- Country: UK
- Language: English
- Subject(s): New Year
- Publication date: 1850

= Ring Out, Wild Bells =

1850 poem by Alfred Tennyson

"Ring Out, Wild Bells" is a poem by Alfred, Lord Tennyson. Published in 1850, the year he was appointed Poet Laureate, it forms part of In Memoriam, Tennyson's elegy to Arthur Henry Hallam, his sister's fiancé who died at the age of 22.

According to a story widely held in Waltham Abbey, and repeated on many websites (see two examples below), the 'wild bells' in question were the bells of the Abbey Church. According to the local story, Tennyson was staying at High Beech in the vicinity and heard the bells being rung on New Year's Eve.

It is an accepted English custom to ring English Full circle bells to ring out the old year and ring in the new year over midnight on New Year's Eve. Sometimes the bells are rung half-muffled for the death of the old year, then the muffles are removed to ring without muffling to mark the birth of the new year. In some versions of the story it was a particularly stormy night and the bells were being swung by the wind rather than by ringers, but this is highly unlikely given the method of ringing English full circle bells, which requires a considerable swinging arc before the clappers will strike the bell.

==Allusions==
The Gresham's School chapel bell is inscribed with the last line of the poem, plus an attribution to the donor: "Ring in the Christ that is to be, Donum Dedit J. R. E."

Manchester Town Hall's hour bell, completed in 1850, which is called "Great Abel" after the Town Clerk, Abel Heywood, who oversaw the construction of the building, has the lines "Ring out the false, ring in the true" cast upon its surface.

==Translations==
A translation into Swedish by Edvard Fredin called "Nyårsklockan" – "The New Year's Bell" – is recited just before the stroke of midnight at the annual New Year's Eve festivities at Skansen in Stockholm, capital of Sweden. This tradition began in 1897 when the young Swedish actor Anders de Wahl was asked to recite the poem. De Wahl then performed the poem annually until his death in 1956. Since 1977 the Swedish national public TV broadcaster, SVT, has aired the event live, and the first to read the poem on television was the actor Georg Rydeberg. The show turned out to be a major success, and watching it on New Year's Eve quickly became a nationwide tradition. Rydeberg recited the poem until his death in 1983. After that many famous Swedish actors and/or singers have recited the poem, for example Jarl Kulle, Jan Malmsjö and Margaretha Krook. The Swedish translation differs significantly from the English original. Additionally, fourth (purer laws) and last (Christ) stanzas are commonly not read.
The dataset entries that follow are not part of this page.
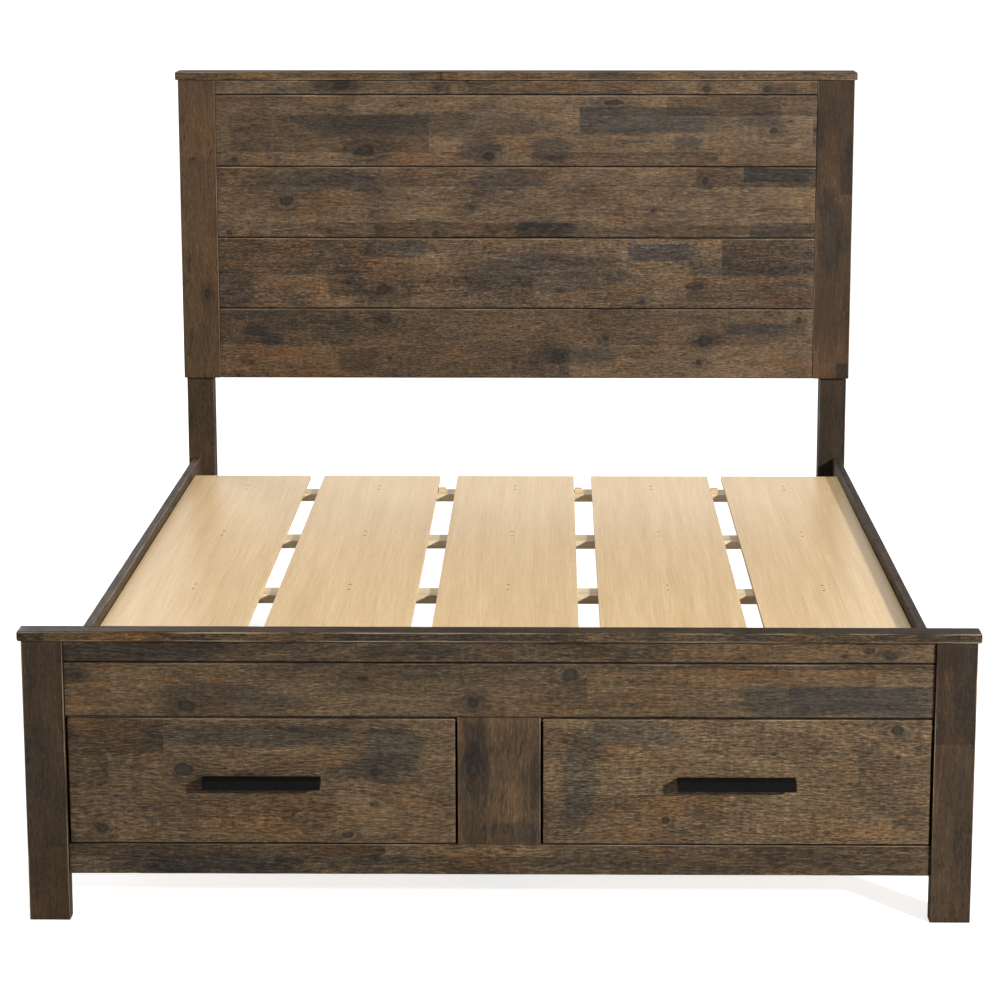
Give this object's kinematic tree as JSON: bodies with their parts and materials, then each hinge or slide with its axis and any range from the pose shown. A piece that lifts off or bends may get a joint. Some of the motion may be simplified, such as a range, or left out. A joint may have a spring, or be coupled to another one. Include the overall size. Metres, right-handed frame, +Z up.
{
  "type": "storage bed frame",
  "caption": "Queen-size rustic wood bed frame with a plank headboard, a footboard with drawers and a low slatted deck.",
  "frame": {"origin": "on the floor, under the middle of the bed's bounding box", "axes": "+Z up, +Y from the foot towards the headboard, +X to the right seen from the foot"},
  "size_m": [1.657, 2.193, 1.352],
  "materials": {
    "rustic_wood": "wire-brushed, dark smoky brown stain, matt",
    "deck_veneer": "pale tan wood-grain veneer, satin",
    "pine": "planed unfinished pine",
    "drawer_plywood": "clear-sealed plywood",
    "black_metal": "matt black powder coat",
    "zinc_steel": "zinc plated",
    "foot_plastic": "black moulded plastic"
  },
  "bodies": {
    "frame": {"batten_1": "pine", "batten_2": "pine", "batten_3": "pine", "batten_4": "pine", "batten_5": "pine", "bracket_screws": "zinc_steel", "case_back": "drawer_plywood", "case_dividers": "drawer_plywood", "case_side_left": "drawer_plywood", "case_side_right": "drawer_plywood", "corner_brackets": "zinc_steel", "deck_board_1": "deck_veneer", "deck_board_2": "deck_veneer", "deck_board_3": "deck_veneer", "deck_board_4": "deck_veneer", "deck_board_5": "deck_veneer", "deck_screws": "zinc_steel", "footboard_bottom_rail": "rustic_wood", "footboard_cap": "rustic_wood", "footboard_centre_stile": "rustic_wood", "footboard_panel": "rustic_wood", "footboard_post_left": "rustic_wood", "footboard_post_right": "rustic_wood", "footboard_top_rail": "rustic_wood", "headboard_back_braces": "rustic_wood", "headboard_cap": "rustic_wood", "headboard_leg_left": "rustic_wood", "headboard_leg_right": "rustic_wood", "headboard_plank_1": "rustic_wood", "headboard_plank_2": "rustic_wood", "headboard_plank_3": "rustic_wood", "headboard_plank_4": "rustic_wood", "headboard_stile_left": "rustic_wood", "headboard_stile_right": "rustic_wood", "headboard_top_rail": "rustic_wood", "levelling_feet": "foot_plastic", "locating_blocks": "pine", "rail_cleats": "pine", "side_rail_left": "rustic_wood", "side_rail_right": "rustic_wood", "slide_cabinet_members": "zinc_steel", "support_legs": "pine"},
    "left_drawer": {"left_drawer_back": "drawer_plywood", "left_drawer_bottom": "drawer_plywood", "left_drawer_front": "rustic_wood", "left_drawer_handle": "black_metal", "left_drawer_side_inner": "drawer_plywood", "left_drawer_side_outer": "drawer_plywood", "left_handle_screws": "zinc_steel", "left_slide_drawer_members": "zinc_steel"},
    "right_drawer": {"right_drawer_back": "drawer_plywood", "right_drawer_bottom": "drawer_plywood", "right_drawer_front": "rustic_wood", "right_drawer_handle": "black_metal", "right_drawer_side_inner": "drawer_plywood", "right_drawer_side_outer": "drawer_plywood", "right_handle_screws": "zinc_steel", "right_slide_drawer_members": "zinc_steel"},
    "left_slide_middles": {"left_slide_middle_members": "zinc_steel"},
    "right_slide_middles": {"right_slide_middle_members": "zinc_steel"}
  },
  "joints": [
    {"name": "left_drawer_slide", "type": "slide", "parent": "frame", "child": "left_drawer", "axis": [0, -1, 0], "range_m": [0, 0.38]},
    {"name": "right_drawer_slide", "type": "slide", "parent": "frame", "child": "right_drawer", "axis": [0, -1, 0], "range_m": [0, 0.38]},
    {"name": "left_middle_slide", "type": "slide", "parent": "frame", "child": "left_slide_middles", "axis": [0, -1, 0], "range_m": [0, 0.19]},
    {"name": "right_middle_slide", "type": "slide", "parent": "frame", "child": "right_slide_middles", "axis": [0, -1, 0], "range_m": [0, 0.19]}
  ],
  "couplings": [
    {"joint": "left_middle_slide", "follows": "left_drawer_slide", "ratio": 0.5},
    {"joint": "right_middle_slide", "follows": "right_drawer_slide", "ratio": 0.5}
  ]
}
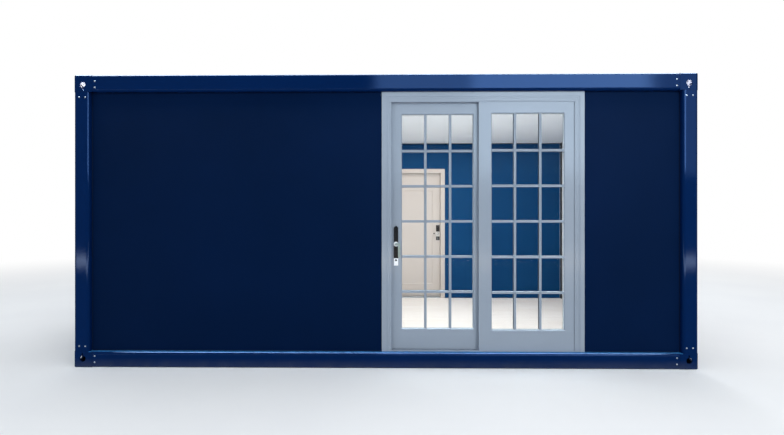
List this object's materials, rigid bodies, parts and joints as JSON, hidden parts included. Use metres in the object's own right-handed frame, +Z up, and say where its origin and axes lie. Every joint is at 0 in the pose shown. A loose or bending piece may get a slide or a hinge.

Inspired by the Swedish tradition, auto manufacturer Volvo used the poem in a 2016 New Year's Eve advertisement.

==Musical settings==

Charles Gounod's setting for voice and piano, published in 1880, uses verses one, two, three, five, seven, and eight.

Percy Fletcher's 1914 SATB setting includes all but the fifth stanza of the poem, using the second stanza as a recurring refrain

The second, seventh and eighth stanzas were set to music by Karl Jenkins in the finale ("Better is Peace") of The Armed Man.

The first, second and last stanzas were set to music by Crawford Gates; this setting is included in the Church of Jesus Christ of Latter-day Saints 1985 hymnal (hymn number 215).

Jonathan Ward of Magdalen College School composed a setting, while Wiltshire-based composer Stuart Brown has used it as the opening of his song cycle "Idylls", written in 2014 for the London-based soprano Chen Wang.

The composer Simon Gray, performing as The Winterval Conspiracy, set and performed the whole poem as the final song on his album Now That's What I Call 2020!

Augusta Read Thomas's Ring Out, Wild Bells, to the Wild Sky uses the text of the first, second, and eighth stanzas and excerpts from the fourth, sixth, and seventh stanzas along with text from other sections of In Memoriam A.H.H..

The entire poem comprises the lyrics of the final song, Ring Out Wild Bells, on British musician-songwriter Paul Field’s 2016 album Being Me.

The composer Ron Nelson composed a popular setting of the text for a commission by the Windy City Gay Men's Chorus setting for SATB & TTBB voices featuring the 1st, 2nd, 3rd, 4th, and 8th stanzas.